Specifically, $20 billion is to compensate First Nations children on-reserve and in the Yukon, who were removed from their homes between April 1, 1991, and March 31, 2022, and for their parents and caregivers. This also includes compensation for those impacted by the government’s narrow definition of Jordan’s Principle between Dec. 12, 2007 and Nov. 2, 2017, as well as for children who did not receive or were delayed in receiving an essential public service or product between April 1, 1991, and Dec.11, 2007.

David Sterns, co-legal counsel in the Moushoom/Trout class actions, said individuals would receive a minimum of $40,000, which was the settlement ordered by the CHRT. He added that individuals who suffered “significant harm” in the system would be compensated in a manner that reflected that harm.

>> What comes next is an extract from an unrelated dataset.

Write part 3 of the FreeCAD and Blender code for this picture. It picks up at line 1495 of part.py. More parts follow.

The details still need to be worked out before funding can be distributed, said Sterns.

He said consultations would take place over the coming months with the AFN, First Nations Family and Child Services and experts to determine a framework for payments and an efficient and culturally-acceptable distribution system for funds. He anticipated distribution of funds would begin in 2022.

The framework and distribution system needs to be approved by the federal court.

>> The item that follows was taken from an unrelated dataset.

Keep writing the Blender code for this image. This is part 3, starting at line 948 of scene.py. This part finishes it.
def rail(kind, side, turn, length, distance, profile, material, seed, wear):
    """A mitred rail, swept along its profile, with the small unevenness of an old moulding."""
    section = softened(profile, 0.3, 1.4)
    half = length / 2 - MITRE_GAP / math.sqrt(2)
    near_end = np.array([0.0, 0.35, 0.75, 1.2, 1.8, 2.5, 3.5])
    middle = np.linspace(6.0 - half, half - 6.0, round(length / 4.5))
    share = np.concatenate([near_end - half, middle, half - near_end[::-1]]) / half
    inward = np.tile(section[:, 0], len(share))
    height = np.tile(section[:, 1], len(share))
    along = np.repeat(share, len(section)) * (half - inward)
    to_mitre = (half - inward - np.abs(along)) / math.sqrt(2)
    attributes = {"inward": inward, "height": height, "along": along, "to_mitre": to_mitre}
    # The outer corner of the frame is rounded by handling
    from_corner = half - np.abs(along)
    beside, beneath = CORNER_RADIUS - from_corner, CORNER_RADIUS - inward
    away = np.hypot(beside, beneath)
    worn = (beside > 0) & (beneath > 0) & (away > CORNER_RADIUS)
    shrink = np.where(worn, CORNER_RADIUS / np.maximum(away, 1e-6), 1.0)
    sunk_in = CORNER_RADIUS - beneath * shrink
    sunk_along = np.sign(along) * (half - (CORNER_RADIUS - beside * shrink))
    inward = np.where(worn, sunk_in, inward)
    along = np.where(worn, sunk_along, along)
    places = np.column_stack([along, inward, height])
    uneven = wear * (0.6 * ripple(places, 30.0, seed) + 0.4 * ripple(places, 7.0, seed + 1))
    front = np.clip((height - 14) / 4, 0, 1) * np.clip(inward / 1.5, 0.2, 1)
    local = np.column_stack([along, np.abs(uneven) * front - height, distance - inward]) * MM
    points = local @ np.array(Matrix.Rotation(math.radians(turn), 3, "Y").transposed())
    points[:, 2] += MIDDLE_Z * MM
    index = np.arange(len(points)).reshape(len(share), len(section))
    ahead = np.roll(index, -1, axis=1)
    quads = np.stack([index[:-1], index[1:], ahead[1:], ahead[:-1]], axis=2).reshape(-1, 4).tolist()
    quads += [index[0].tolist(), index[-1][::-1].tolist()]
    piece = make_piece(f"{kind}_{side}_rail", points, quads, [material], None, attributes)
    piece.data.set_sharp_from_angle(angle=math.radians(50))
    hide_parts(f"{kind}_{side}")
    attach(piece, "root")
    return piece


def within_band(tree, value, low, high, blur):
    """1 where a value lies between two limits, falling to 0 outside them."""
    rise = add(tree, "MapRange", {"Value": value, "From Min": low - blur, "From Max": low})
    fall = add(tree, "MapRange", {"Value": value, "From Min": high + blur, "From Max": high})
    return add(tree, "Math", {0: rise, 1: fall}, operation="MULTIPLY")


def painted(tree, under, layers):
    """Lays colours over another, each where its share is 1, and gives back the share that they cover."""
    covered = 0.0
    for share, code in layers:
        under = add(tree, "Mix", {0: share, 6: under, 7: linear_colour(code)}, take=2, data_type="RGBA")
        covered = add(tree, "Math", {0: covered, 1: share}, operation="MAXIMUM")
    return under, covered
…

Sterns also said that legal fees would not come from the settlement agreement, but would be negotiated with the federal government and approved by the federal court. If an agreement can not be reached with Canada, then the fees would be argued in front of the federal court.

Woodhouse was joined by Grand Chief Joel Abrams with the Chiefs of Ontario and Deputy Grand Chief Bobby Narcisse with the Nishnawbe Aski Nation.

Cindy Blackstock, executive director with the First Nations Child and Family Caring Society, whose organization was party to the settlement, was not present.

Blackstock and the AFN took the initial action in 2007 to file a human rights complaint with the CHRT alleging Canada’s underfunding of child welfare services and discriminatory implementation of Jordan’s Principle.

Speaking in her own news conference following today’s announcement, Blackstock said litigation was necessary “to change Canada’s pattern” and that the Canadian public’s pressure on the government moved the settlement forward.

However, she said the work was not yet done.

“These agreements-in-principle are non-binding and nothing changes in the lives of children today. We need to commit ourselves to keeping watch on the government in Canada and holding it accountable until it lands some of these things,” said Blackstock.

She said her organization would be seeking a consent legal order from the tribunal in January to ensure the government provides funding for First Nations youth leaving care, as well as additional prevention funding for families as part of a binding order.

The agreements-in-principle settlement must be signed off by the federal court and the CHRT must also say it meets the tribunal’s compensation order.

The tribunal’s January 2016 decision was appealed by Canada, which was dismissed by the federal court in September 2021. However, Canada filed a further appeal with the Federal Court of Appeal on Oct. 29, 2021. That appeal is in abeyance.

Justice Minister David Lametti said that when a final agreement was reached it was the government’s intention to drop the appeal.

This is the largest class action settlement in Canadian history.